Rental revenues rose on higher rental
income and sustained high occupancy in existing mall and offices spaces, as
well as from new spaces in Edsa Transcom Building and Northgate Cyberzone in
Filinvest City, the property firm said.
Equity in net earnings from FLI’s
20-percent owned affiliate Filinvest Alabang. Inc. (FAI) was flat at P187
million. FAI is the developer of the 244-hectare Filinvest City in Alabang,
Muntinlupa.
FAI sold lots with a total area of 1.7
hectares to various buyers last year. Lot prices in Filinvest City hit a high
of P186,000 per square meter (sqm.), up from P115,000 per sqm. in 2012.
“Improved performance of the company
in the future will be driven by the growth strategies that we have initiated
recently and are now starting to pay off,” said FLI president and CEO Josephine
Gotianun-Yap.
“In tandem with the growth in FLI’s
residential development business, we are now aggressively building up our
recurring business with a much wider geographic coverage,” she added.

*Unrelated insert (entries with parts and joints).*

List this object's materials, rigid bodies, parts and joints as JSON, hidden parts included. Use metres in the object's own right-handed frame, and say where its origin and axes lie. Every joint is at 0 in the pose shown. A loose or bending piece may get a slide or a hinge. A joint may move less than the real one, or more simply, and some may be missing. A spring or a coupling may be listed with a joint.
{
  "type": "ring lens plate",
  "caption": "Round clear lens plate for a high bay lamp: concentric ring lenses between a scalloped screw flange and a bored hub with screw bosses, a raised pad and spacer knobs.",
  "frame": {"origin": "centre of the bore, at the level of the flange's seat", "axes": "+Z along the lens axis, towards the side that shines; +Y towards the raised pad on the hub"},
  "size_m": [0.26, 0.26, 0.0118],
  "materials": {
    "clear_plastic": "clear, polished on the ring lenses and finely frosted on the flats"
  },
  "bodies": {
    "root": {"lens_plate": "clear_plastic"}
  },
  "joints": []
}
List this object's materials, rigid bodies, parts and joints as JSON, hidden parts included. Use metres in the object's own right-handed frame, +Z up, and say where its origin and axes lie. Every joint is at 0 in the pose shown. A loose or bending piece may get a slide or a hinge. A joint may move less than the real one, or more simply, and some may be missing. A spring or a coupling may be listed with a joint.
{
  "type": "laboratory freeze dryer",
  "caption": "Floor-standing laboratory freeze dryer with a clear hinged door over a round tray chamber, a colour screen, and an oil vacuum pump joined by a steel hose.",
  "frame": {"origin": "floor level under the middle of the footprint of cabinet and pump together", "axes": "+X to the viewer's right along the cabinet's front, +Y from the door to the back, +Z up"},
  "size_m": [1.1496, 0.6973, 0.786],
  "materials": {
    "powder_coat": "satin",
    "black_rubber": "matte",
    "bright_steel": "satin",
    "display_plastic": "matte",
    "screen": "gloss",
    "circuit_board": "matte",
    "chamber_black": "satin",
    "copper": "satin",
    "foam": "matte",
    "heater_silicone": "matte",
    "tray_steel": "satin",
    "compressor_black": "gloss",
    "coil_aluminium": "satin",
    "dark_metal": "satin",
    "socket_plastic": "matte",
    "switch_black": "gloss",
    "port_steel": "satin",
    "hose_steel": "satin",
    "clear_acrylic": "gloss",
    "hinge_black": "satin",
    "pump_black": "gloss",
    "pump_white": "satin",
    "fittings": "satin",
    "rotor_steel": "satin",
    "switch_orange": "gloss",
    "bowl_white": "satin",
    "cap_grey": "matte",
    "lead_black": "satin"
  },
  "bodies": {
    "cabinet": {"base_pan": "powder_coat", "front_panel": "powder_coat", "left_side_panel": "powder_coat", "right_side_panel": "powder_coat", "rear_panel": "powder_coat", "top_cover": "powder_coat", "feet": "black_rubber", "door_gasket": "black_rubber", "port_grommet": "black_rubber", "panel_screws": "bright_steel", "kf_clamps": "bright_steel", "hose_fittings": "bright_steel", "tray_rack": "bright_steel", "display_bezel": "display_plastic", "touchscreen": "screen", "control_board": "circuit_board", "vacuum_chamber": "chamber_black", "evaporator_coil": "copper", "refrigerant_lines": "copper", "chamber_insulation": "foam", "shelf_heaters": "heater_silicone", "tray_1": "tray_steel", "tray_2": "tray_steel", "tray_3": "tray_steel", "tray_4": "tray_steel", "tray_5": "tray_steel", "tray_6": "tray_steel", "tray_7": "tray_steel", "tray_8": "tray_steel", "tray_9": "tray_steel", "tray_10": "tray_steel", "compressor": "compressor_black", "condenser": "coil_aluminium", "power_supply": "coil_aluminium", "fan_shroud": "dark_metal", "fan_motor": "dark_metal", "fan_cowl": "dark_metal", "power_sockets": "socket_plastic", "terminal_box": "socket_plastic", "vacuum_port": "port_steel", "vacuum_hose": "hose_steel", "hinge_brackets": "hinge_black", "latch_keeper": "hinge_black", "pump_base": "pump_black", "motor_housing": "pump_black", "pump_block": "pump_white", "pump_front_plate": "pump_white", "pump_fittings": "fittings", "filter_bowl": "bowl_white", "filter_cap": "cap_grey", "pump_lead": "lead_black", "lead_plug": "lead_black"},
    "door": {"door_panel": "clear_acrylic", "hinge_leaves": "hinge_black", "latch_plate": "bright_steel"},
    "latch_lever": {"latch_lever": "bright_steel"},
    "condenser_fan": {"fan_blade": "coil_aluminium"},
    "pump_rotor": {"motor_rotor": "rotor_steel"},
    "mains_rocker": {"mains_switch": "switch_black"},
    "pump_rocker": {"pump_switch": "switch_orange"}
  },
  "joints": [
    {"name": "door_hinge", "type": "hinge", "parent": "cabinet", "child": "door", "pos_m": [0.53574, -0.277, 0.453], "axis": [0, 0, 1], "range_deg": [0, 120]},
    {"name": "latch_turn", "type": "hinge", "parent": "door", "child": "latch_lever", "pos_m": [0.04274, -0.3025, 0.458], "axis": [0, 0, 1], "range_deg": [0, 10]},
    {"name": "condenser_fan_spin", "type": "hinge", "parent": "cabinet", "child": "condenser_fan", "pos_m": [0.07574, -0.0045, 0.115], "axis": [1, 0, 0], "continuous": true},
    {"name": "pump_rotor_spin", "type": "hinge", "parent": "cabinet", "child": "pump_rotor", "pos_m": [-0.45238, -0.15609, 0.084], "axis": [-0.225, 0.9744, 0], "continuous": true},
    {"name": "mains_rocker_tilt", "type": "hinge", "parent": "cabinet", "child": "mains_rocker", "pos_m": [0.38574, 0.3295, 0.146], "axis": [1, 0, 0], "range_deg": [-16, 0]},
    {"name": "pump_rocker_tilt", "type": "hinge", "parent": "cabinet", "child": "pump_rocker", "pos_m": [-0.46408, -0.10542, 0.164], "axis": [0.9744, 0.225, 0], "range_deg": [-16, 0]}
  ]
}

For instance, FLI expects the leasing
assets’ leasable area to grow more than 2.5 times over the next five years from
2013 levels.
FLI earlier acquired properties that
are strategically located throughout Metro Manila, along or close to
transportation lines and hubs.
“We are also adding commercial and
retail spaces in strategic locations in Cebu and other selected areas,” Yap
said, adding that half of the company’s capital spending program will go to
investments in recurring income portfolio.